There were several factors that make me decide this was a good move both for me and for the practice. I think in terms of the practice continuation, one thing as a business owner that I was aware of is that I was always the one making all the decisions about the direction of the practice, creating service development and pathways. That is something that is a bit of a blocker to career development for other staff so it was nice to think that actually if I wasn’t there that would give an opportunity for others to develop further in their career towards management and practice management themselves if that was their interest, so that was a positive thought.
Also, as I’ve said, the confidence that the ethos of the practice would remain the same. Another thing I hadn’t considered was big but I think is now, is that the name of the practice stays the same, it’s not been changed and therefore the reputation that we’ve built locally persists and that is a legacy that hopefully will continue for Cranfold.
How did completing the sale feel on day 1, compare with a year on?
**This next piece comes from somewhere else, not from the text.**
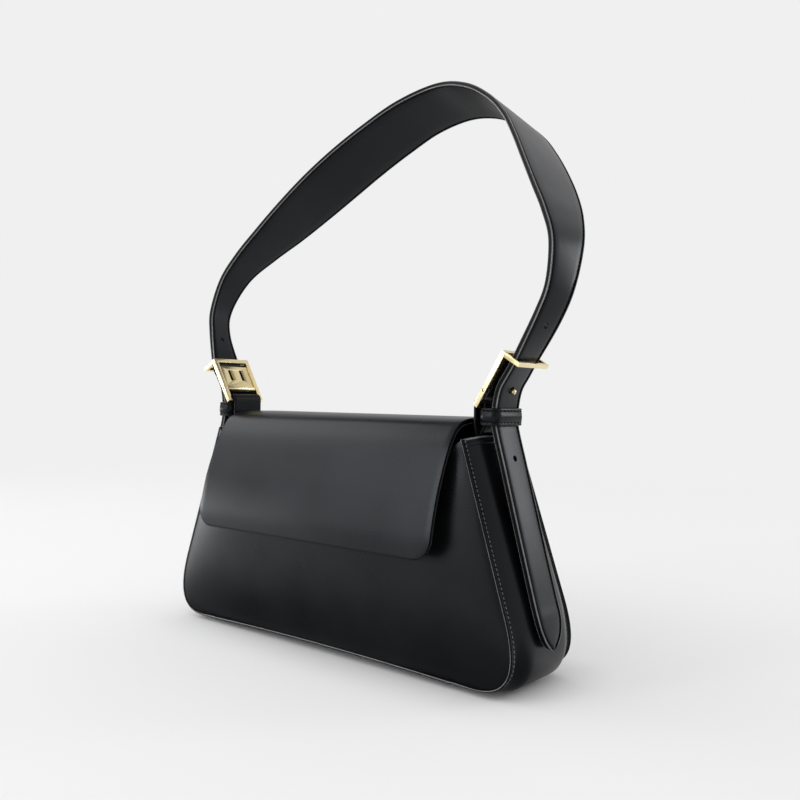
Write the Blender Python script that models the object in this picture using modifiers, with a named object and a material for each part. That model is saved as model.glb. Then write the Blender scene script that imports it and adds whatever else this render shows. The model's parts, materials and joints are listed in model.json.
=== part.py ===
"""Trapezoid shoulder bag with a front flap, side gussets and a wide strap held by two buckles.

Metres, +Z up. The bag stands on its base at Z 0, its front faces -Y, and +X is its right side.
"""
import math

import bmesh
import bpy
from mathutils import Matrix, Vector

# Bag body
BASE_LENGTH = 0.294          # front panel's bottom edge, measured to its square corners
MOUTH_LENGTH = 0.2054        # front panel's length at the height of the mouth
MOUTH_HEIGHT = 0.1355        # top rim of the two gussets
BASE_DEPTH = 0.0648          # front to back over the panels, at the bottom edge
MOUTH_DEPTH = 0.0594         # the same at the mouth
EDGE_LIFT = 0.0045           # the panels' bottom edges above the floor
EDGE_ARCH = 0.0020           # how far those edges rise in the middle
CORNER_HEIGHT = 0.0444       # where a side edge starts to turn under
CORNER_RUN = 0.0315          # where it ends, measured from the square corner
CORNER_SHARES = (0.60, 0.76)     # handles of the corner's curve towards the square corner
FRONT_DIP = 0.0075           # the front panel's top edge below the mouth, under the flap
DIP_POWER = 12               # how sharply that edge rises to its corners
FRONT_BULGE = 0.008          # a filled bag's belly
BACK_BULGE = 0.004
SHOULDER_SHARE = 0.65        # of the way in from the mouth's end to the hinge's end
BASE_TURN_SHARE = 0.35       # of the half depth, where the base rises to its seams
SIDE_BULGE = 0.0065          # how far the gussets stand out between their seams
SEAM_MARGIN = 0.0042         # flat strip of gusset beside a seam
JOINT_SETBACK = 0.0125       # the gussets end this far inside the round corners
BINDING_WIDTH = 0.0033
BINDING_THICKNESS = 0.0010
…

When the sale first completed last year, there was a mixture of excitement, personal satisfaction that I’d actually achieved something from the business having worked in it for 23 years because you’re never sure if you actually will achieve a business sale and that’s a very validating feeling. Also, a little bit of apprehension around how staff would take the news, whether it would unsettle people and whether they would be worried for their future. I think over the year, working together, it’s been managed well, and I think people now feel comfortable. I certainly feel that the practice is in good hands. Staff have evolved in their roles and they’ve taken the opportunities to learn more of the systems and more of the implementation and I think Cranfold is in very good hands and I’m happy with the way it has grown and become more independent.
I’m happy it will continue to thrive even when I’m not there.